[Aim of the task] Search the listing for the string "model" and copy every line that contains it.

CAD and scene scripts
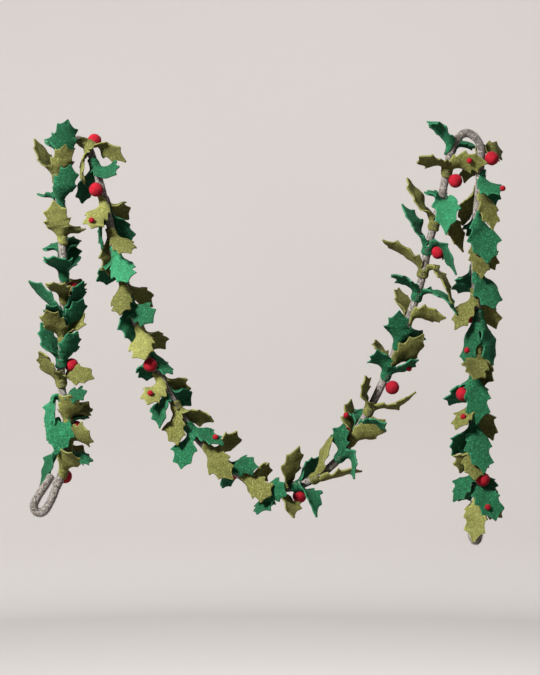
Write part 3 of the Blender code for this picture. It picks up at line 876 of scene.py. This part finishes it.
def make_leaf_pair(name, row, frame, material, seed):
    """A double leaf: one felt strip from its first tip, round the rope, to its second tip."""
    draw = random.Random(seed)
    width = row["width"] * MM
    tips = [Vector((row["right_" + n], -row["out_" + n], row["up_" + n])) * MM for n in "12"]
    spines = [
        blade_spine(frame, tip, row["arch_" + n] * MM, row["face_" + n])
        for tip, n in zip(tips, "12")
    ]
    shapes = [BladeShape(width, draw) for _ in tips]
    sections = [
        (middle, across, along, 0, shapes[0].curvature_at(along))
        for middle, across, along in reversed(spines[0])
    ]
    waist = waist_spine(frame, *(frame.azimuth_of(tip) for tip in tips))
    half_way = len(waist) / 2
    sections += [
        (middle, across, 0.0, int(i > half_way), curvature)
        for i, (middle, across, curvature) in enumerate(waist)
    ]
    sections += [
        (middle, -across, along, 1, shapes[1].curvature_at(along))
        for middle, across, along in spines[1]
    ]

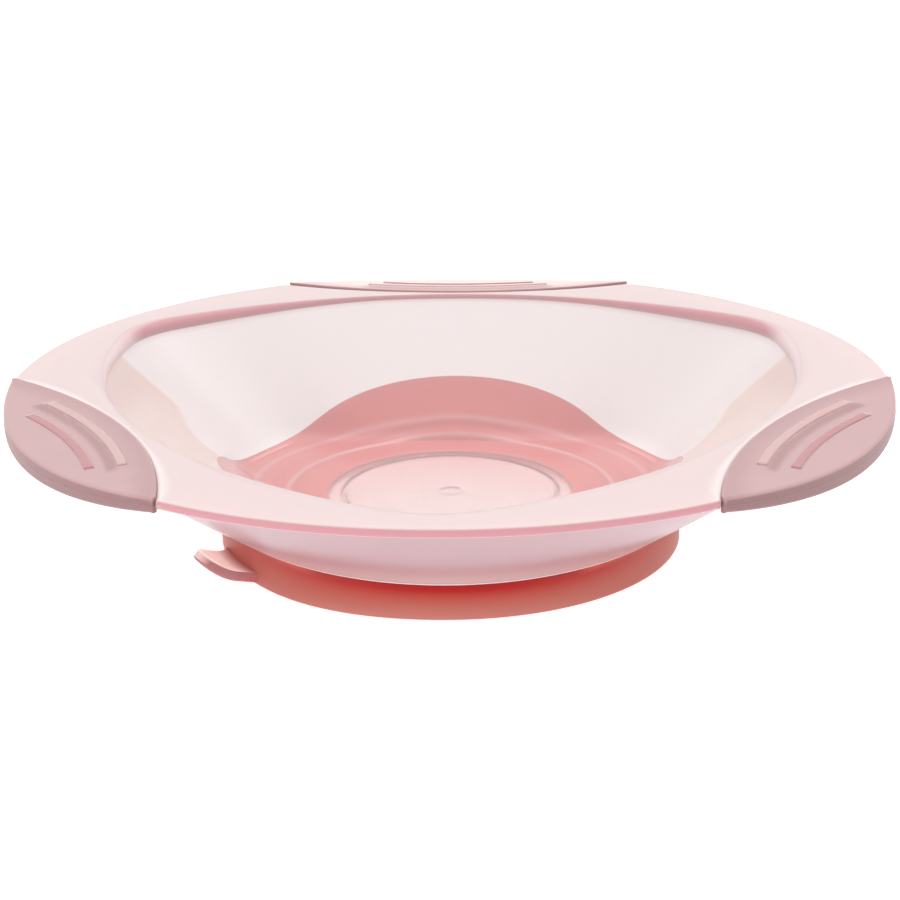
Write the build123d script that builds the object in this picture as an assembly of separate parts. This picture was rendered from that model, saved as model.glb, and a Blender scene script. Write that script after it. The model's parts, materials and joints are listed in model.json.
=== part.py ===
from build123d import *
import os
from math import atan, cos, degrees, radians, sin, tan

# A shallow three-lobed weaning bowl on a soft suction ring. Millimetres, +Z up.
# The origin is the centre of the suction ring, on the table. The three grips stand at 90, 210
# and 330 degrees about +Z, and the three lobes of the hollow lie between them.

# --- overall ---------------------------------------------------------------------------------
rim_radius = 95.0
rim_round = 0.7
flange_top = 36.4
flange_thick = 1.8
grips = {"back": 90, "left": 210, "right": 330}
lobes = (30, 150, 270)

# --- hollow: a rounded triangle at the lip and another at the floor ----------------------------
lip_side_radius = 119.9
lip_side = 72.5  # reach of the lip at a grip
lip_corner_radius = 21.8
lip_bevel = 0.6
floor_side_radius = 4000.0  # so flat that the floor's sides look straight
floor_side = 35.5
floor_corner_radius = 19.2
floor_top = 9.7
floor_under = 7.7
cove_radius = 6.0
cove_steps = 4
wall_slope = 37  # degrees above the floor, in the lobes
wall_drop = 1.2  # upright thickness of the wall, 1 mm measured square to it

# --- outer shell: a nearly round cone round the three-lobed wall ---------------------------------
cone_foot_height = 8.6
cone_foot_side_radius = 56.0
cone_foot_side = 52.3
cone_foot_corner_radius = 47.5
cone_top_side_radius = 95.0
cone_top_side = 88.8
cone_top_corner_radius = 87.5
cone_spread = 1.7  # level thickness of the cone, 1 mm measured square to it
weld_gap = 0.05  # left for the weld to the pads and the ring

# --- floor rings and gate mark ------------------------------------------------------------------
dish_radius = 33.0
dish_depth = 0.3
window_radius = 23.7
window_groove = 0.4
gate_radius = 2.5
gate_depth = 0.2

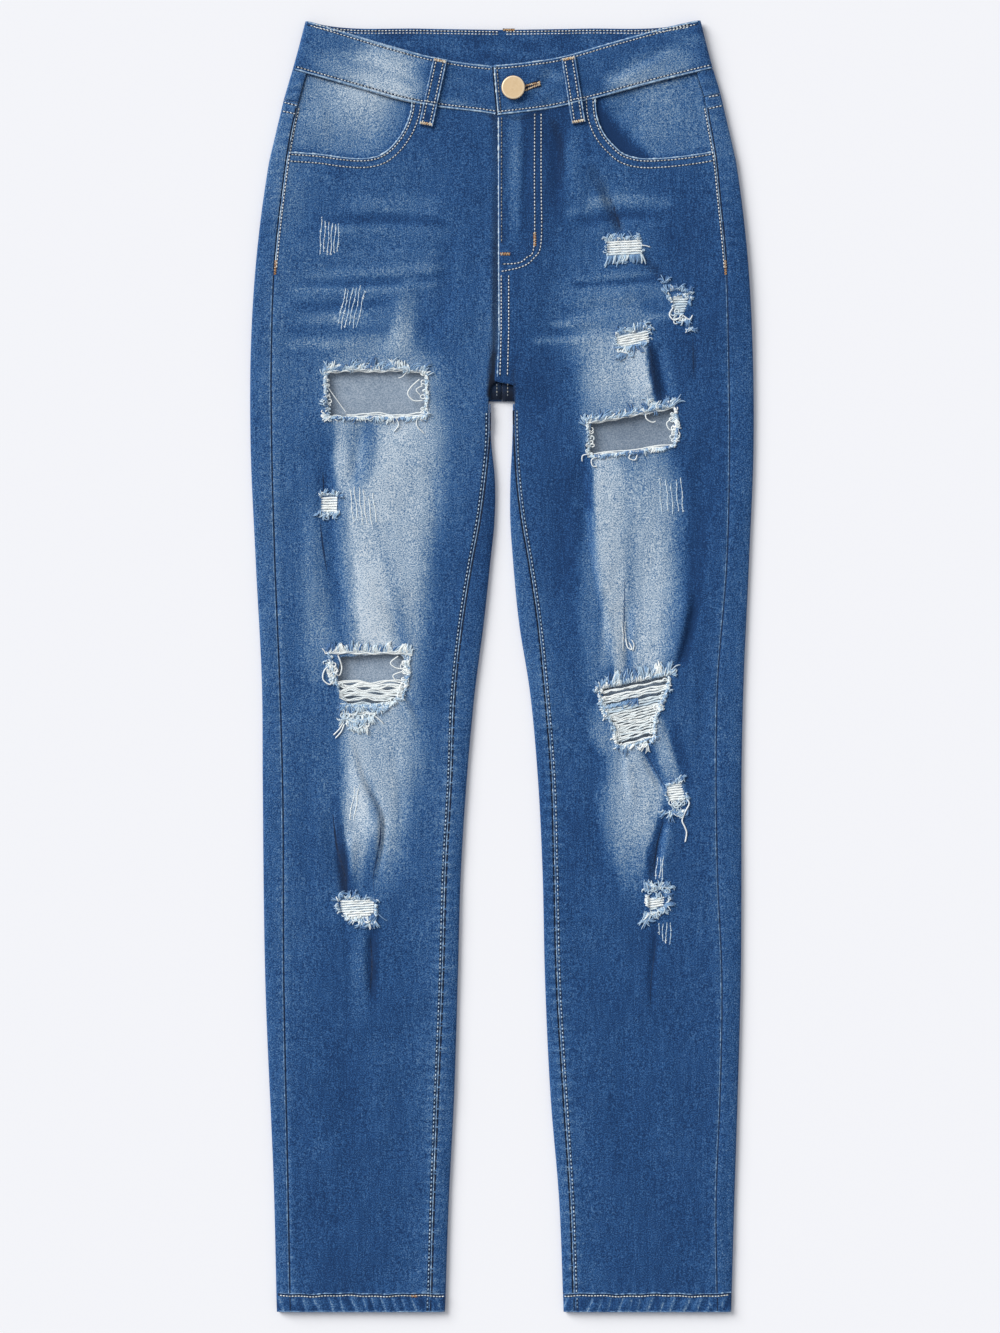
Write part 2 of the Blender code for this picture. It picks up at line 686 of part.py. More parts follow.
def waist_button():
    mesh = bmesh.new()
    points = [mesh.verts.new((r * MM, 0, z * MM)) for r, z in reversed(BUTTON_PROFILE)]
    for first, second in zip(points, points[1:]):
        mesh.edges.new((first, second))
    made = named_object("waist_button", mesh, GOLD, 0.35, 1.0)
    seat = BAND_LAP_OVER + BAND / 2 + SEAM
    made.location = (BUTTON_AT[0] * MM, BUTTON_AT[1] * MM, seat * MM)
    turn = made.modifiers.new("turn", "SCREW")
    turn.steps = turn.render_steps = 32
    turn.use_merge_vertices = True
    turn.merge_threshold = 0.0001


def clear_scene():
    for found in list(bpy.data.objects):
        bpy.data.objects.remove(found, do_unlink=True)
    for name in ("ripped_jeans", "cutters"):
        bpy.context.scene.collection.children.link(bpy.data.collections.new(name))


def main():
    clear_scene()
    for side in ("right", "left"):
        front_panel(side)
        back_panel(side)
        yoke(side)
        pocket_facing(side)
        front_loop(side)
        hem(side)
        back_pocket(side)
    waistband()
    for name, x in BACK_LOOPS.items():
        back_loop(name, x)
    fly_zip()
    waist_button()


main()
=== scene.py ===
"""The looks of the ripped jeans, laid flat on their back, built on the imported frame.

Each cloth piece is a thin shell on the form of its solid, with finer rows, soft creases and the real
holes of the rips. Stitches, worn seam edges, frayed yarns and the ladders of weft threads are joined
meshes. Lengths in tables are in millimetres, and MM turns them into metres. Right and left are the
wearer's; an "across" value is a distance from the centre plane, positive on the piece's own side.
"""

import math

import bmesh
import bpy
import numpy as np
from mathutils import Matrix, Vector
from mathutils.bvhtree import BVHTree


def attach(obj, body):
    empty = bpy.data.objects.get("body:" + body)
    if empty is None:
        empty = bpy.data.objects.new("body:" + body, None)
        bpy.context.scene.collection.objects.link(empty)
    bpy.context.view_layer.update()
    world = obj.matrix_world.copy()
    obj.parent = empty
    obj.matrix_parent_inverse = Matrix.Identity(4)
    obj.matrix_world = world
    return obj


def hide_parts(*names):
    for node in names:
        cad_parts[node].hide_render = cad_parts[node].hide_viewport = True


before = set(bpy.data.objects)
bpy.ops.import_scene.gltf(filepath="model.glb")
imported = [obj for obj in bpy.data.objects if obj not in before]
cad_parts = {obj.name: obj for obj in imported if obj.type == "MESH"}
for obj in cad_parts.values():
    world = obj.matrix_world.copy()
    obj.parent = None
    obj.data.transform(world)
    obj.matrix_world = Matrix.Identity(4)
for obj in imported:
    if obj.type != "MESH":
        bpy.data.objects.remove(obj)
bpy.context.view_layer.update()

MM = 0.001
SIGN = {"right": -1, "left": 1}
SIDES = ("right", "left")

# ---------------------------------------------------------------- the garment's form, as in the solids

CLOTH = 1.2  # denim wall
BAND = 2.4  # waistband and hems, turned double
LOOP = 1.5  # belt loop strip
SEAM = 0.3  # between two panels at a seam
BAND_SEAM = 0.45  # between the panels and the waistband
LIE = 1.5  # from the middle of one layer to the middle of the next where they lie on each other

WAIST_Y = 504
FOOT_Y = -504
HEM_Y = -490
SPLIT_Y = 207  # the underside's split between the legs
CROTCH_Y = 222
SEAT_Y = 262

TOP_ROUND = 12  # reach of a side fold's round on the top layer
UNDER_ROUND = 3  # and on the underside
UNDER_STEPS = (0.3, 0.9, 1.8, UNDER_ROUND)  # where the underside's round has its rows
UNDER_COLUMNS = 24
LEG_CROWN = 0.6  # how far a leg's middle rises over its sides
FLY_LIFT = 1.8  # how far the fly's lap rises, at its full height within FLY_FLAT of the centre
FLY_FLAT = 20
FLY_FADE = 48  # and back on the panel's level here
FLY_UNDERLAP = 6.5
HIP_TOP = 400  # a front panel's rows are level below this, and fan out to the waistband above it
FRONT_STEP = 2.35  # between a front panel's rows

# y, middle of the under layer, middle of the top layer
LEVELS = (
    (WAIST_Y, 2.1, 5.7),
    (SEAT_Y, 2.1, 5.7),
    (215, 0.6, 5),
    (120, 0.6, 4.6),
    (FOOT_Y, 0.6, 4.6),
)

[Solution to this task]
Write the build123d script that builds the object in this picture as an assembly of separate parts. This picture was rendered from that model, saved as model.glb, and a Blender scene script. Write that script after it. The model's parts, materials and joints are listed in model.json.
bpy.ops.import_scene.gltf(filepath="model.glb")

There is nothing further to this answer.